Painting by Sandro Botticelli

The Madonna and Child with an Angel is a painting executed c. 1465–1467 by the Italian Renaissance painter Sandro Botticelli. It is housed in Spedale degli Innocenti of Florence.

A majority of Botticelli's works date to the 1480s. This painting, one of Botticelli's earliest, reveals Botticelli's close artistic relationship with his teacher, Filippo Lippi, and is modelled on the latter's The Virgin and Child with Two Angels. With the realistic depiction of his live infant models, Botticelli's Madonna may be the earliest known depiction of the neurological Babinski reflex. Botticelli is also known for his contributions to the Sistine Chapel.

== Description ==
This depiction of Madonna and Child poses both Mary and the Infant Jesus in the center of the image, framing the gaze between Mary and her son with a blue background. The position of Mary and Child is also framed by a church-like arch supported by Composite order pillars. The Madonna is in dressed in red covered by a black cloak which has gold accents and trim. The Child wears only a white cloth. The babe is being handed to its mother by an angel, in the figure of a young boy, wearing white and red, whose wings are barely in scene. As the Mother and Child gaze at each other, the angel gazes directly toward the observer. All three figures are drawn with a halo; the Christ-Child's is a cruciform halo, which is a traditional way of distinguishing Jesus.

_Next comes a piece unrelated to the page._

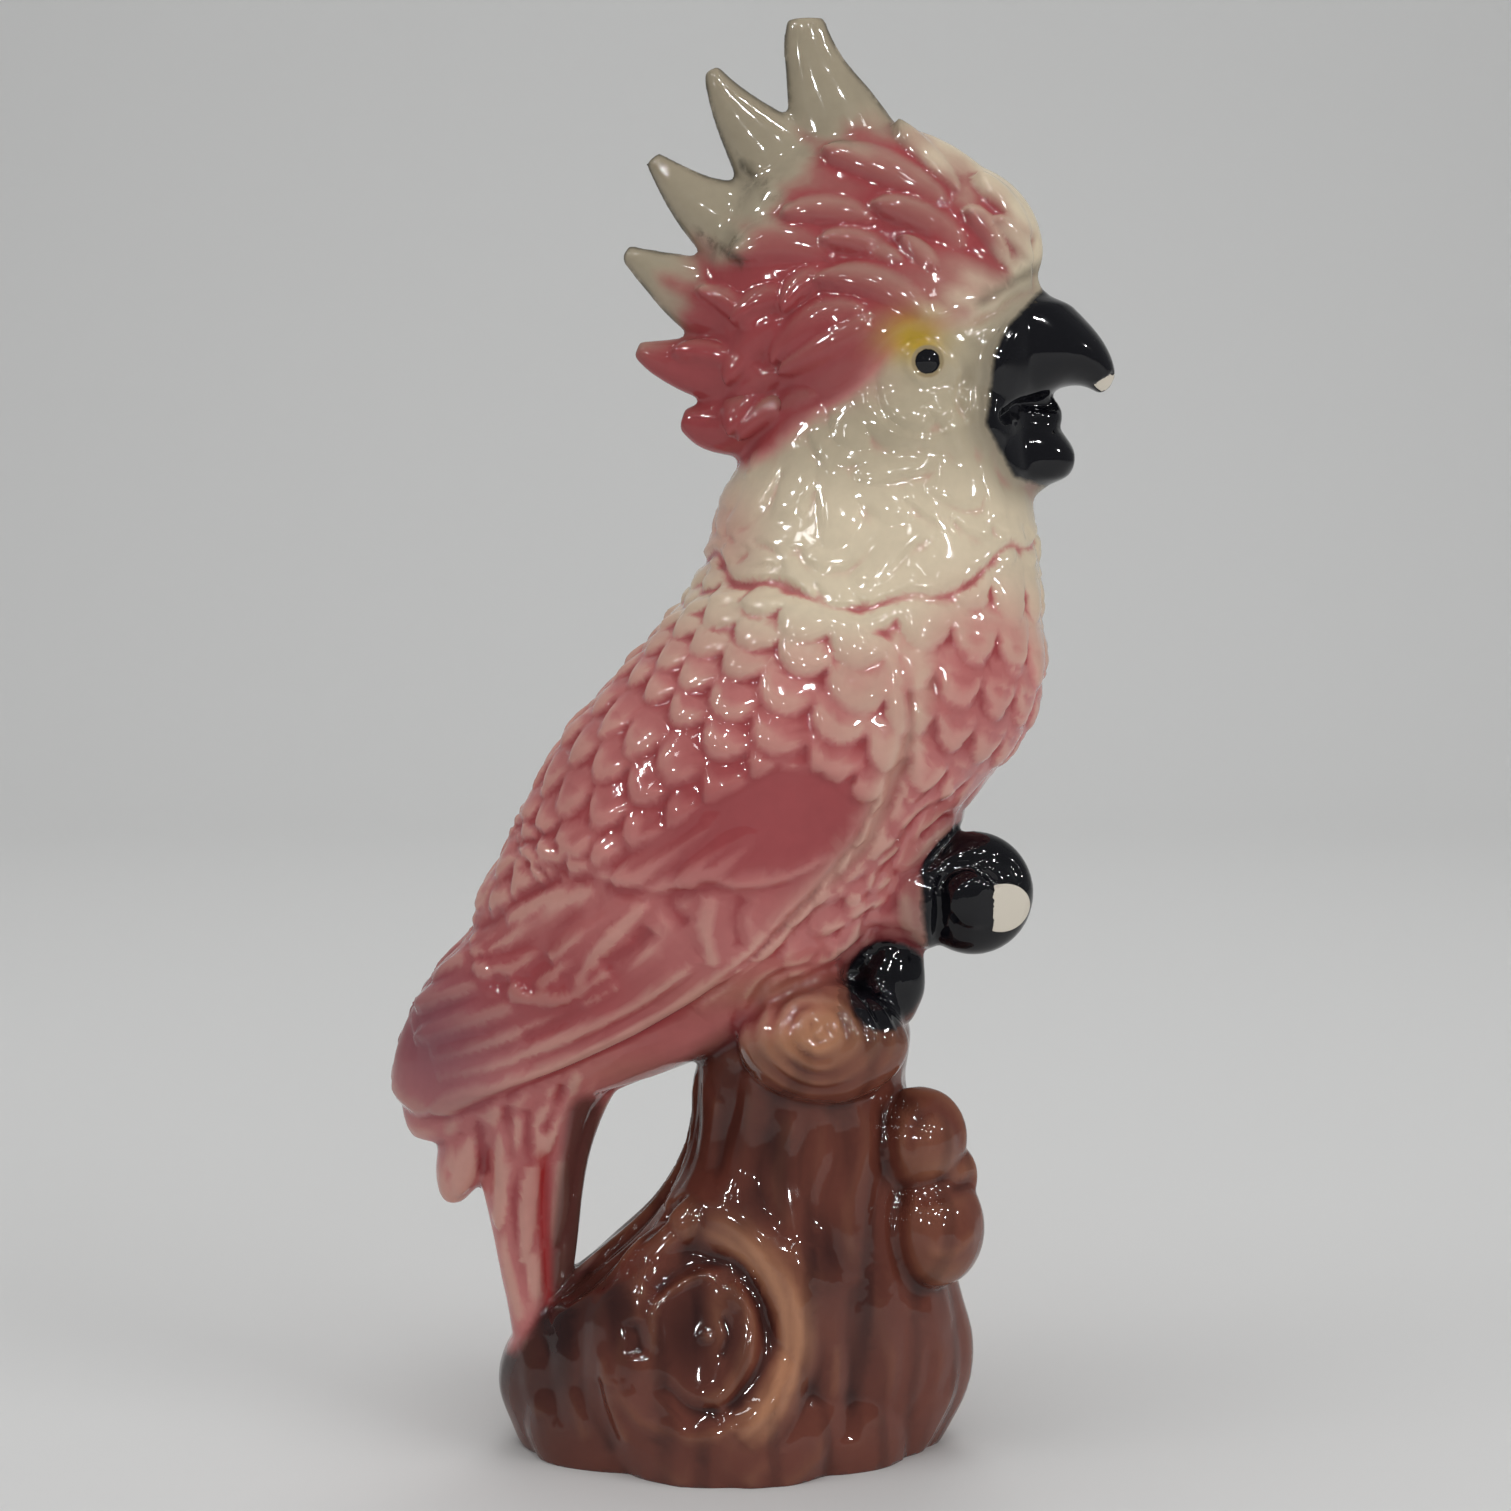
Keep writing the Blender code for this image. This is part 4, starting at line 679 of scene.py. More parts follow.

Botticelli showcases a non-historic image of the Madonna and Child, instead drawing his inspiration from the Renaissance ideals of beauty. There are parallels in Botticelli's work in which he continuously depicts Mary and Jesus with blonde, wavy hair and fair skin so as to elevate the image of both figures in creating a sort of devotional perfection. Other examples of this include, Madonna and Child, Madonna of the Magnificat, and Sant'Ambrogio Altarpiece (Botticelli).